I'm not an expert at many things. Actually, I'm only an expert in one thing. The one thing in which I would rather not be an expert. Unfortunately, I'm an expert at saying goodbye.
For some reason, God's plan for our lives, which I admit to questioning more times than I care to count, has included many goodbyes. We have not had the unique privilege of living in one place for any real length of time and having our kids grow up in one place or watching our friends' kids grow up. As I was thinking about saying goodbye yet again this week, I was reliving some of the many times I've said goodbye over the past twenty years.
After I graduated from high school, God led me to a college that was eight hours from home. I remember the night before I left, sitting up with my mom, watching a bad movie, and crying off and on the whole night, sure that I would never survive without my boyfriend. Of course, I did and so did he and from what I can tell, we are both very happy.
Over the course of four years in college, I said goodbye to my parents and family numerous times. After Jeff and I were married, we moved to Ohio so that I could finish my senior year of college and Jeff could begin his new job. We settled in to married life, had a great circle of friends, and a church that we loved. Then Jeff felt God calling him to seminary. More goodbyes as we headed to Michigan, where we didn't know one single person. I remember sobbing to Jeff the day that my parents left and saying "There isn't one person in this city who cares if I live or die." Little did I know how special Grand Rapids and so many people there would become to me.

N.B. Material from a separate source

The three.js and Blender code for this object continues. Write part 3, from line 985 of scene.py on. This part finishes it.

Three years and many good times and friendships later, Jeff's job moved us back to Pennsylvania. We loved being near my family, especially since grandchildren were in the picture but again we said goodbye to great friends and a church that we loved. We were in Pennsylvania for three years when God opened the door for us to go back to Grand Rapids, where Jeff had accepted a pastoral position at our former church. We were thrilled to go back to Michigan, but it was hard to leave my family and take the grandchildren thirteen hours away and again, leave friends and a church that we loved.
We were in Michigan for six years before we came to Maryland for a new church position and had to say goodbye to my youngest sister, who had moved to Grand Rapids, and a small group that had become just like family to us. And, sadly, our goodbyes haven't all been because of actual physical separation. Painful and heartbreaking church situations have caused us to lose touch with people who are close by but no longer in contact.

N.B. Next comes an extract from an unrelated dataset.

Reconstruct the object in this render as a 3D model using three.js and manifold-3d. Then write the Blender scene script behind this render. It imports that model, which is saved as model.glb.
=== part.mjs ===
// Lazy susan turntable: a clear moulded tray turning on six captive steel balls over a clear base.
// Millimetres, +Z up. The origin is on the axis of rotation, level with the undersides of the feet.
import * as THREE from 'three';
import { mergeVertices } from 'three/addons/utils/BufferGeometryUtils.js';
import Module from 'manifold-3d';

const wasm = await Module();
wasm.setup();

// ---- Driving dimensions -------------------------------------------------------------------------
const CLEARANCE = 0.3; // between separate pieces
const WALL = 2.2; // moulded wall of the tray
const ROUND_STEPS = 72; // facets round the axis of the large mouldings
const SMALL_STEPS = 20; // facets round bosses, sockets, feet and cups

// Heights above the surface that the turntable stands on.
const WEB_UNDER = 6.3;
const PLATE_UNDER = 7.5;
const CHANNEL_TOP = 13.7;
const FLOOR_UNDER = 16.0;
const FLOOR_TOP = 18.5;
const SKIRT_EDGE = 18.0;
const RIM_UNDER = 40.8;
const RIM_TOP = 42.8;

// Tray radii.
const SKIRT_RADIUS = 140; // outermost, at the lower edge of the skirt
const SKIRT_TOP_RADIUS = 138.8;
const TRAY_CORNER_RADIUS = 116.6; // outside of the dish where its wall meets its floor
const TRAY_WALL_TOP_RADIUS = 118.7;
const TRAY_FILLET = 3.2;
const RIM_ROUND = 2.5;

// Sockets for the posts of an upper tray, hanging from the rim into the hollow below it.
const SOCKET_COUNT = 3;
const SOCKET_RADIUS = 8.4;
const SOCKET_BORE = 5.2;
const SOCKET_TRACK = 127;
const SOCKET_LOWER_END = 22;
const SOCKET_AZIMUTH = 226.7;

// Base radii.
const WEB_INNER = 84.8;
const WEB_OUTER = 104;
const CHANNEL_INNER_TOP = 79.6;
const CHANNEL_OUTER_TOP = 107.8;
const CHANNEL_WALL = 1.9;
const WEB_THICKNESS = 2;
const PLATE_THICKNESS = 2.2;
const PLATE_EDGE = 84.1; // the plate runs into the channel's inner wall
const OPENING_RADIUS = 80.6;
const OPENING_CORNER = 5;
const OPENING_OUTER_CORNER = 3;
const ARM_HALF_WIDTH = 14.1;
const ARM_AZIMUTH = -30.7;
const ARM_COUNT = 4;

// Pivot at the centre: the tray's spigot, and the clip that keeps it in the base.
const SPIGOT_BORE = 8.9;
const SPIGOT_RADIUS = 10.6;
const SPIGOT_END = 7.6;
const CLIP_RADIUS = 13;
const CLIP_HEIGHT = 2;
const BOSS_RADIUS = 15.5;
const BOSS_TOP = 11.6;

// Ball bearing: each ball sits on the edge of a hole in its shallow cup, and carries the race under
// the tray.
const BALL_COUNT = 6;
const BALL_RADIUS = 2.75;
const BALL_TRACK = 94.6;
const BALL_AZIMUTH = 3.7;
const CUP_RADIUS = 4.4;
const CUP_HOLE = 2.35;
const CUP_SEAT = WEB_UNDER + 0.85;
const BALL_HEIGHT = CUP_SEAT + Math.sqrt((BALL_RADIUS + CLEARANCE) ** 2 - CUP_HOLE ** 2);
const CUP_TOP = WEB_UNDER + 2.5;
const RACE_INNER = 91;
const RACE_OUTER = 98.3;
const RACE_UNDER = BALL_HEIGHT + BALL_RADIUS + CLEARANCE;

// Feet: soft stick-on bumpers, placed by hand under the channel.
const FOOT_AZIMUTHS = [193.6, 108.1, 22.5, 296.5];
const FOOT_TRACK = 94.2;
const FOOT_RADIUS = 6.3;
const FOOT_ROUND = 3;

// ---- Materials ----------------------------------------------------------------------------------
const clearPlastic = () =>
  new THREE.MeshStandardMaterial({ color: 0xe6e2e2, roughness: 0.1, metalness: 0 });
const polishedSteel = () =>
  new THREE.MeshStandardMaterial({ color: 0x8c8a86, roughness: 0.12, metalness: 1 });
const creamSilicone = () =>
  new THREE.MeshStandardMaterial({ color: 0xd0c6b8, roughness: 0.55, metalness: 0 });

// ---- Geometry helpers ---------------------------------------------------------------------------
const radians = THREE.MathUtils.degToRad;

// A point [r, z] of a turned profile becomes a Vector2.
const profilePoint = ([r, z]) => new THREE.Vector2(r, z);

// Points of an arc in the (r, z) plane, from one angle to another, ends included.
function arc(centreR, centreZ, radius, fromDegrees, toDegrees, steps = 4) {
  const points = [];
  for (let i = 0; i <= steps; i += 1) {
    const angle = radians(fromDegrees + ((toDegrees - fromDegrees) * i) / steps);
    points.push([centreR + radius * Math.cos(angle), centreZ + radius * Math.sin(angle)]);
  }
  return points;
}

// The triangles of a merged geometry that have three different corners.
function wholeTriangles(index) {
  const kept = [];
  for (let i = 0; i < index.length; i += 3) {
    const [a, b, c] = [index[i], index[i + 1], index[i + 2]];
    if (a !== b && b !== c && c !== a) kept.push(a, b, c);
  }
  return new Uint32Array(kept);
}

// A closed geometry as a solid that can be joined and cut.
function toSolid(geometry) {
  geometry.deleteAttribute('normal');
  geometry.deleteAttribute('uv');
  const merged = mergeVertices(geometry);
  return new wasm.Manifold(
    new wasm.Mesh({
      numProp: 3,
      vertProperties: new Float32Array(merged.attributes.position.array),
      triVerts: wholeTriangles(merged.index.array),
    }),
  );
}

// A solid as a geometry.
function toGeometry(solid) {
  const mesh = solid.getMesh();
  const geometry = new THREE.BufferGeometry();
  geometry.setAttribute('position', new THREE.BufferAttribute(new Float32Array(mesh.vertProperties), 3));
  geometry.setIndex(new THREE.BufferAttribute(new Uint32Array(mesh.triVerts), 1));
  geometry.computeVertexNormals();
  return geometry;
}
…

At times, I feel like my adult life has been one long succession of goodbyes and leaving people who are dear to me. Each time we cry and hug and promise to never let anything change and to stay in close contact. But each time the inevitability of life interferes, and no matter the promises or attempts, through no one's fault in particular, we drift apart. Jeff and I are fortunate to have several couples as very close friends, and when we do see them, even though much time has passed, it's like we've never been separated and we catch up quickly and then say goodbye again. For that, I'm very thankful. Those are true and lasting friendships that will stand the tests of time and distance.
I often envy those people who get to live in the same town in which they grew up, have the same doctors for years and years, see their childhood friends have families, etc. But then I remember how many dear friends and wonderful memories we would have missed out on had we stayed in one place for the past twenty years. Those are things I wouldn't trade for anything. And now, in God's providence, it's time to say goodbye again. And again, as hard as it will be, I wouldn't trade the friendship and memories for anything. I have been blessed and, for that, I'm very thankful.